### THE EXERCISE
Exactly and only the lines from the one containing "The three.js and" through the one containing "edge, both in" are to be repeated, both ends included.

### DATA IN THIS EXERCISE

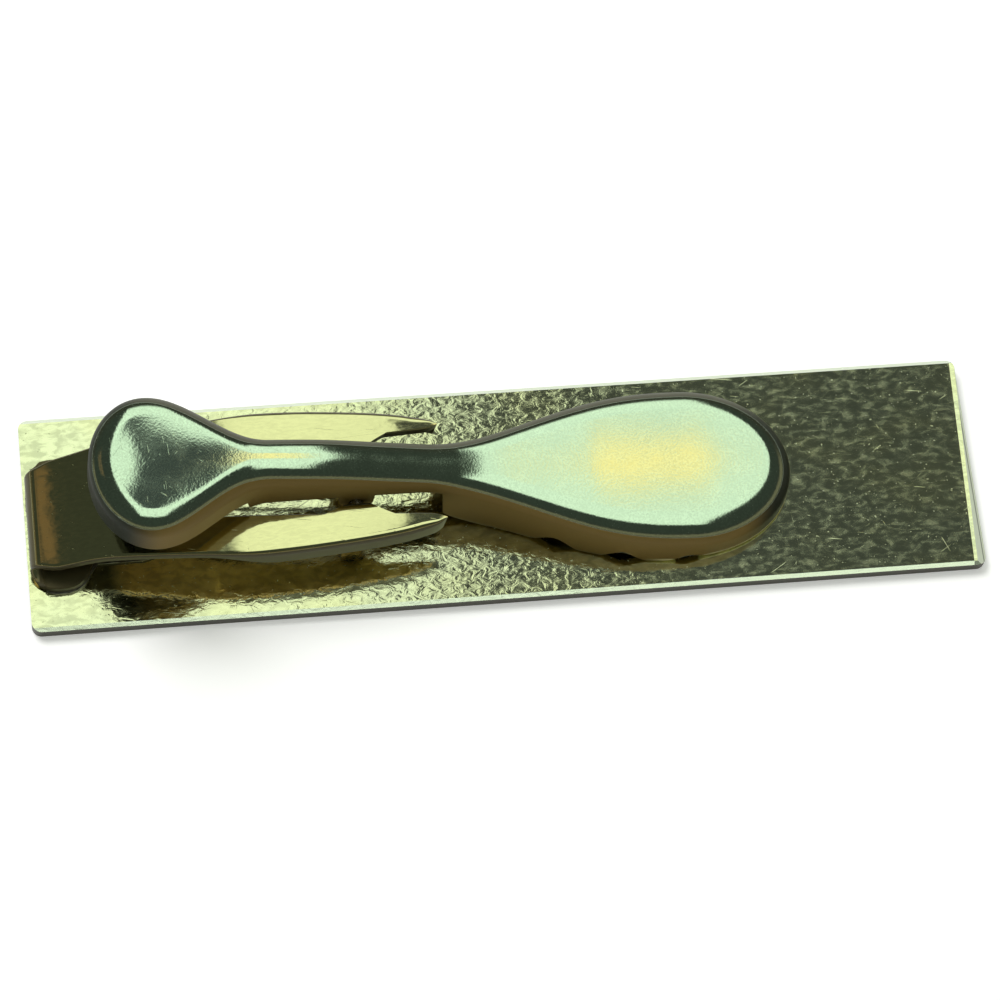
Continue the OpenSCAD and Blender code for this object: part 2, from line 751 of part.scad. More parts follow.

---

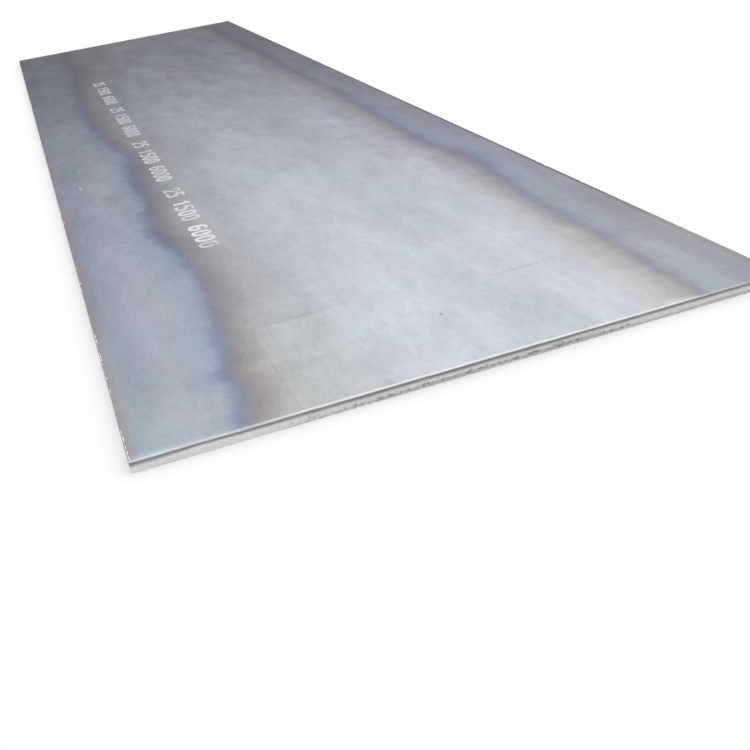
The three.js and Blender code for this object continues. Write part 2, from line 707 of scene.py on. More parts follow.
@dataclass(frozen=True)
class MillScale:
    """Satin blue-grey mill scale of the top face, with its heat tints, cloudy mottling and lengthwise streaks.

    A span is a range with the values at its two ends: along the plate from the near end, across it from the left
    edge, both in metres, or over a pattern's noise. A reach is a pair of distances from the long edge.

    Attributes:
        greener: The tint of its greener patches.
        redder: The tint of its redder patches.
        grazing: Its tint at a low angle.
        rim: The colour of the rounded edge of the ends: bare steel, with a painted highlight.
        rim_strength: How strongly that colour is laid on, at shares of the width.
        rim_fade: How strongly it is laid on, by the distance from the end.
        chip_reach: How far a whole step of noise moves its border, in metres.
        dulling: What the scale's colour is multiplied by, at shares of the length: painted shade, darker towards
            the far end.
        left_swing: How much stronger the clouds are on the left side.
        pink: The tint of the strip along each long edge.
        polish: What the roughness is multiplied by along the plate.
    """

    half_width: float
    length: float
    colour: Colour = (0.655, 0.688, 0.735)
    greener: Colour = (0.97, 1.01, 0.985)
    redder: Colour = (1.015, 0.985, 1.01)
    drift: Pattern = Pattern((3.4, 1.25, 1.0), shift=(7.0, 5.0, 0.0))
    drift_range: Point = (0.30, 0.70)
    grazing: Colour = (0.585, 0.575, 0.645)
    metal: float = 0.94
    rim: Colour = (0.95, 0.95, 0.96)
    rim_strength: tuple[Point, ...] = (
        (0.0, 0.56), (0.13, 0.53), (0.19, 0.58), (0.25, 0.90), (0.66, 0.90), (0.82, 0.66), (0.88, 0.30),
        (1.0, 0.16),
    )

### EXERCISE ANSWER
The three.js and Blender code for this object continues. Write part 2, from line 707 of scene.py on. More parts follow.
@dataclass(frozen=True)
class MillScale:
    """Satin blue-grey mill scale of the top face, with its heat tints, cloudy mottling and lengthwise streaks.

    A span is a range with the values at its two ends: along the plate from the near end, across it from the left
    edge, both in metres, or over a pattern's noise. A reach is a pair of distances from the long edge.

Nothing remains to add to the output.